THE INPUT:

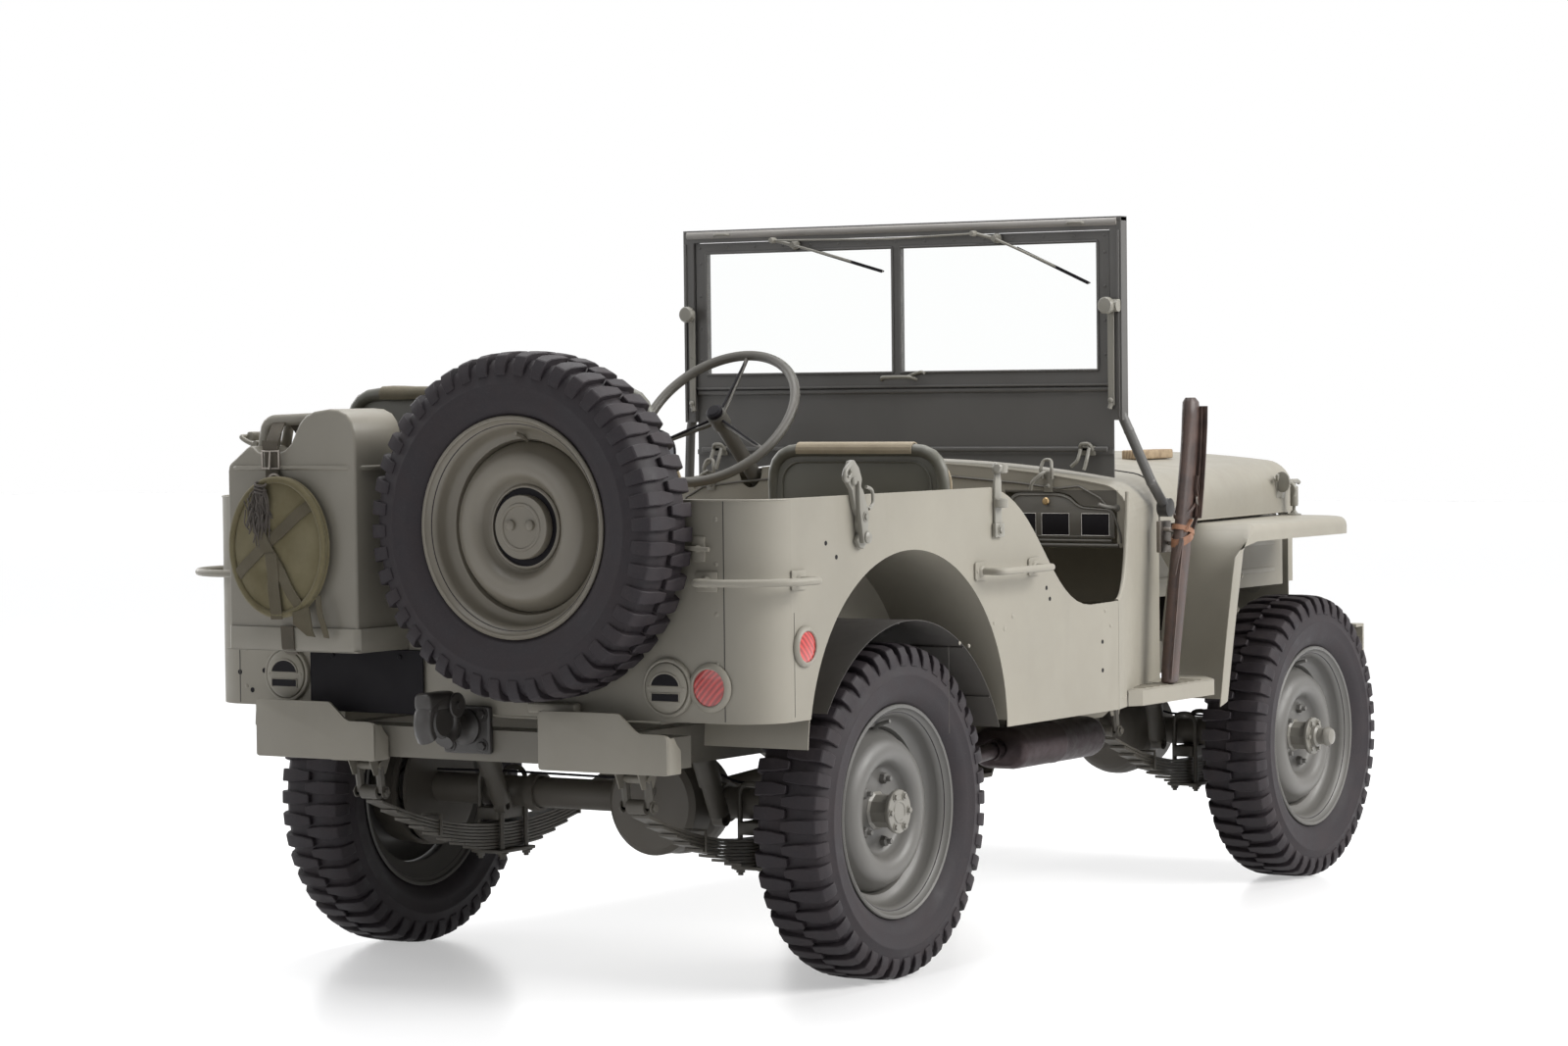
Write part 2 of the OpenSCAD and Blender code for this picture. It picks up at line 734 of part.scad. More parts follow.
// Rim, disc and hub, outboard side up; drum for the road wheels only
module rim_solid() {
    flange = bead_w / 2;
    rotate_extrude() polygon([
        [rim_r - 5, -flange - 6], [flange_r, -flange - 6], [flange_r, -flange], [rim_r, -flange],
        [rim_r, flange], [flange_r, flange], [flange_r, flange + 6], [rim_r - 5, flange + 6]
    ]);
    difference() {
        rotate_extrude() polygon([
            [40, -4], [105, -4], [150, 22], [185, 2], [rim_r - 5, -2],
            [rim_r - 5, 4], [185, 8], [150, 28], [105, 2], [40, 2]
        ]);
        for (a = [0 : 72 : 288]) rotate([0, 0, a]) translate([69.85, 0, -10]) cylinder(r = 8.2, h = 20);
    }
}

module hub_drum(cap_len) {
    difference() {
        translate([0, 0, -drum_in + 10]) cylinder(r = 128, h = drum_in - 14);
        translate([0, 0, -drum_in + 9]) cylinder(r = 121, h = drum_in - 22);
    }
    translate([0, 0, -12]) cylinder(r = 39, h = cap_len + 12);
}

module left_wheel(x) {
    place() translate([x, wheel_y, axle_z]) rotate([-90, 0, 0]) children();
}

module right_wheel(x) {
    mirror([0, 1, 0]) left_wheel(x) children();
}

module tyre_front_left() color("#3a342e") left_wheel(wheelbase) tyre_solid();
module tyre_front_right() color("#3a342e") right_wheel(wheelbase) tyre_solid();
module tyre_rear_left() color("#3a342e") left_wheel(0) tyre_solid();
module tyre_rear_right() color("#3a342e") right_wheel(0) tyre_solid();

module road_rim(cap_len) {
    rim_solid();
    hub_drum(cap_len);
}

module rim_front_left() color("#7d8078") left_wheel(wheelbase) road_rim(110);
module rim_front_right() color("#7d8078") right_wheel(wheelbase) road_rim(110);
module rim_rear_left() color("#7d8078") left_wheel(0) road_rim(62);
module rim_rear_right() color("#7d8078") right_wheel(0) road_rim(62);

module spare_at() {
    place() translate(spare_c) rotate([0, -90, 0]) children();
}

module spare_tyre() color("#3a342e") spare_at() tyre_solid();
module spare_rim() color("#8a8368") spare_at() rim_solid();

// ---------- rear fittings ----------

module rear_carriers() color("#8f8b7b") place() {
    // spare wheel post on the rear panel
    box([rear_panel_x - 3, spare_c[1] - 90, 790], [rear_panel_x - eps, spare_c[1] + 90, 1010]);
    translate([rear_panel_x - 2, spare_c[1], spare_c[2]]) rotate([0, -90, 0]) cylinder(r = 38, h = 90);
    translate([rear_panel_x - 60, spare_c[1], spare_c[2]]) rotate([0, -90, 0]) cylinder(r = 85, h = 24);
    box([rear_panel_x - 26, spare_c[1] - 60, 590], [rear_panel_x - eps, spare_c[1] + 60, 612]);
    // fuel can tray
    difference() {
        box([can_x - 2, can_y - 176, 712], [rear_panel_x - eps, can_y + 176, 762]);
        box([can_x + 2, can_y - 173, 716], [rear_panel_x + 1, can_y + 173, 765]);
    }
}

module jerrycan() color("#8f8b7b") place() translate([can_x + 3, can_y - can_size[1] / 2, 717]) {
    difference() {
        cube([can_size[0] - 4, can_size[1], can_size[2] - 30]);
        translate([can_size[0] / 2, -1, can_size[2] - 30])
            rotate([0, 30, 0]) translate([60, 0, 0]) cube([90, can_size[1] + 2, 90]);
    }
    for (y = [60, 165, 270])
        translate([70, y, can_size[2] - 34]) cube([14, 14, 34]);
    translate([70, 60, can_size[2] - 12]) cube([14, 224, 12]);
}

module canvas_bucket() color("#9a937c") place() {
    translate([can_x - eps, can_y, 930]) rotate([0, -90, 0]) cylinder(r = bucket_r, h = can_x - eps - rear_x);
}

module rear_lamps() color("#8a2a22") place() {
    both_sides() translate([rear_panel_x - eps, 493, 650]) rotate([0, -90, 0]) cylinder(r = 60, h = 16);
    translate([rear_panel_x - eps, -594, 653]) rotate([0, -90, 0]) cylinder(r = 50, h = 12);
    both_sides() translate([-420, side_y + eps, 730]) rotate([-90, 0, 0]) cylinder(r = 42, h = 12);
}

module number_plate() color("#1c1b1a") place() {
    box([rear_panel_x - 8, 125, 576], [rear_panel_x - 5, 425, 708]);
    box([rear_panel_x - 5, 150, 640], [rear_panel_x - eps, 400, 660]);
}

// Bar round the rear corner and a straight one beside the seat, on small pads
module grab_handles() color("#a9a491") place() {
    r = 8;
    corner = [rear_panel_x + corner_r, side_y - corner_r, 865];
    ring = handle_y - side_y + corner_r;
    both_sides() {
        // quarter ring round the corner, with slightly thinner straight ends inside it
        translate(corner) rotate([0, 0, 90]) rotate_extrude(angle = 90) translate([ring, 0]) circle(r = r);
        bar(corner + [-2, ring, 0], corner + [75, ring, 0], r - 0.5);
        bar(corner + [75, ring, 0], corner + [75, corner_r + 2, 0], r - 0.5);
        bar(corner + [-ring, 2, 0], corner + [-ring, -36, 0], r - 0.5);
        bar(corner + [-ring, -36, 0], corner + [-corner_r - 2, -36, 0], r - 0.5);
        translate(corner + [75, ring, 0]) sphere(r = r + 0.7);
        translate(corner + [-ring, -36, 0]) sphere(r = r + 0.7);
        bar([290, handle_y, 850], [525, handle_y, 850], r);
        for (x = [290, 525]) {
            bar([x, side_y + 2, 850], [x, handle_y, 850], r);
            translate([x, handle_y, 850]) sphere(r = r + 0.7);
            box([x - 22, side_y + eps, 830], [x + 22, side_y + 4, 870]);
        }
        box([rear_panel_x - 3.5, corner[1] - 58, 845], [rear_panel_x - eps, corner[1] - 14, 885]);
        box([corner[0] + 53, side_y + eps, 845], [corner[0] + 97, side_y + 4, 885]);
    }
}

module bow_brackets() color("#a9a491") place() {
    both_sides() {
        side_plate([[-232, 935], [-205, 915], [-175, 925], [-185, 980], [-225, 1095], [-262, 1108],
            [-275, 1075], [-245, 1020]],
            side_y + eps, side_y + 24);
        difference() {
            side_plate([[340, 921], [384, 921], [384, 1081], [340, 1081]], side_y + eps, side_y + 22);
            translate([362, side_y + 11, 1000]) cylinder(r = 8, h = 90);
        }
    }
}

module scabbard() color("#5a3a26") place() {
    hull() {
        for (s = [-1, 1]) {
            translate([1213 + s * 10, -705, 546]) cylinder(r = 18, h = 20, $fn = 32);
            translate([1285 + s * 26, -705, 900]) cylinder(r = 24, h = 20, $fn = 32);
            translate([1340 + s * 22, -705, 1190]) cylinder(r = 26, h = 26, $fn = 32);
        }
    }
}

module side_mirror() color("#33322e") place() {
    bar([1190, 658, 900], [1175, 722, 1046], 6);
    translate([1181, 722, 1090]) rotate([0, -90, 0]) cylinder(r = 58, h = 12);
}

frame_rails();
front_bumper();
bumperettes();
tow_hook();
body_tub();
cowl();
front_fenders();
grille();
headlamps();
engine_block();
steering_column();
driver_seat();
rear_bench();
seat_cushions();
jerrycan();
canvas_bucket();
rear_carriers();
spare_tyre();
spare_rim();
rear_lamps();
number_plate();
grab_handles();
bow_brackets();
scabbard();
side_mirror();
front_axle();
rear_axle();
springs();
drivetrain();
exhaust();
fuel_tank();
tyre_front_left();
rim_front_left();
tyre_front_right();
rim_front_right();
tyre_rear_left();
rim_rear_left();
tyre_rear_right();
rim_rear_right();
knuckle_left();
knuckle_right();
tie_rod();
steering_wheel();
hood();
windshield_frame();
windshield_glass();
glovebox_lid();
passenger_seat();
passenger_pad();
rear_seat_back();
rear_back_pad();
toolbox_lid_left();
toolbox_lid_right();
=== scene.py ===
# %% [markdown]
# # An open army 4x4, from frame to finish
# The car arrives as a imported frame: every hard part is already at its real size and place.
# Here each part gets its finish, and the pieces whose beauty is in small curves (tyres, hood,
# fenders, cushions, canvas, leather) are modelled again over the frame.

# %% Load the frame
import json
import math
import random
import bpy
from mathutils import Matrix, Vector

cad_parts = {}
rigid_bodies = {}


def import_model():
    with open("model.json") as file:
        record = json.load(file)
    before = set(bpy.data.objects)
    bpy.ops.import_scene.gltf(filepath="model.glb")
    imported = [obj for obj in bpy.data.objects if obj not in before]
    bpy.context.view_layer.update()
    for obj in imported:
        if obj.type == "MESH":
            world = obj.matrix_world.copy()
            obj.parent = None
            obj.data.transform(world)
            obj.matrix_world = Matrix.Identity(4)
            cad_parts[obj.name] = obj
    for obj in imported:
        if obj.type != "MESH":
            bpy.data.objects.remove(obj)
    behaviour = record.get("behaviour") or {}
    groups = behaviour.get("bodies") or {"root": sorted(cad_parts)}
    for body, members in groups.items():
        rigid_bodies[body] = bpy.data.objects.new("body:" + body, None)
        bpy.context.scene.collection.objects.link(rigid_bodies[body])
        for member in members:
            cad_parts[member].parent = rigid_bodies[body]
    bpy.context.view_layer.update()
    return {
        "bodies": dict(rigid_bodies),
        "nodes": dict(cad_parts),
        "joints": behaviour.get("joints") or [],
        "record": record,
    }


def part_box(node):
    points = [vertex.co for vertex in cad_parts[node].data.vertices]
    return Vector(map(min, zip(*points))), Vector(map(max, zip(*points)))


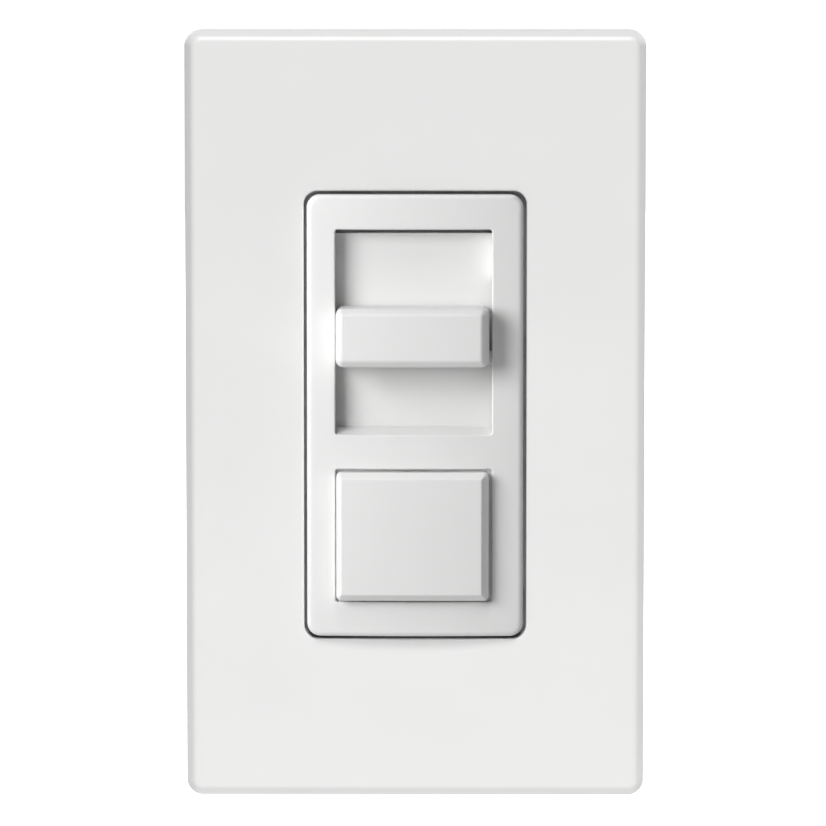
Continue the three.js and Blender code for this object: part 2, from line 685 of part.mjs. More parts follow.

REQUEST: Exactly the lines from the line containing "frame_rails();" to the line containing "imported = [obj", both included, are to be set down; no other line belongs in the answer.

RESULT:
frame_rails();
front_bumper();
bumperettes();
tow_hook();
body_tub();
cowl();
front_fenders();
grille();
headlamps();
engine_block();
steering_column();
driver_seat();
rear_bench();
seat_cushions();
jerrycan();
canvas_bucket();
rear_carriers();
spare_tyre();
spare_rim();
rear_lamps();
number_plate();
grab_handles();
bow_brackets();
scabbard();
side_mirror();
front_axle();
rear_axle();
springs();
drivetrain();
exhaust();
fuel_tank();
tyre_front_left();
rim_front_left();
tyre_front_right();
rim_front_right();
tyre_rear_left();
rim_rear_left();
tyre_rear_right();
rim_rear_right();
knuckle_left();
knuckle_right();
tie_rod();
steering_wheel();
hood();
windshield_frame();
windshield_glass();
glovebox_lid();
passenger_seat();
passenger_pad();
rear_seat_back();
rear_back_pad();
toolbox_lid_left();
toolbox_lid_right();
=== scene.py ===
# %% [markdown]
# # An open army 4x4, from frame to finish
# The car arrives as a imported frame: every hard part is already at its real size and place.
# Here each part gets its finish, and the pieces whose beauty is in small curves (tyres, hood,
# fenders, cushions, canvas, leather) are modelled again over the frame.

# %% Load the frame
import json
import math
import random
import bpy
from mathutils import Matrix, Vector

cad_parts = {}
rigid_bodies = {}


def import_model():
    with open("model.json") as file:
        record = json.load(file)
    before = set(bpy.data.objects)
    bpy.ops.import_scene.gltf(filepath="model.glb")
    imported = [obj for obj in bpy.data.objects if obj not in before]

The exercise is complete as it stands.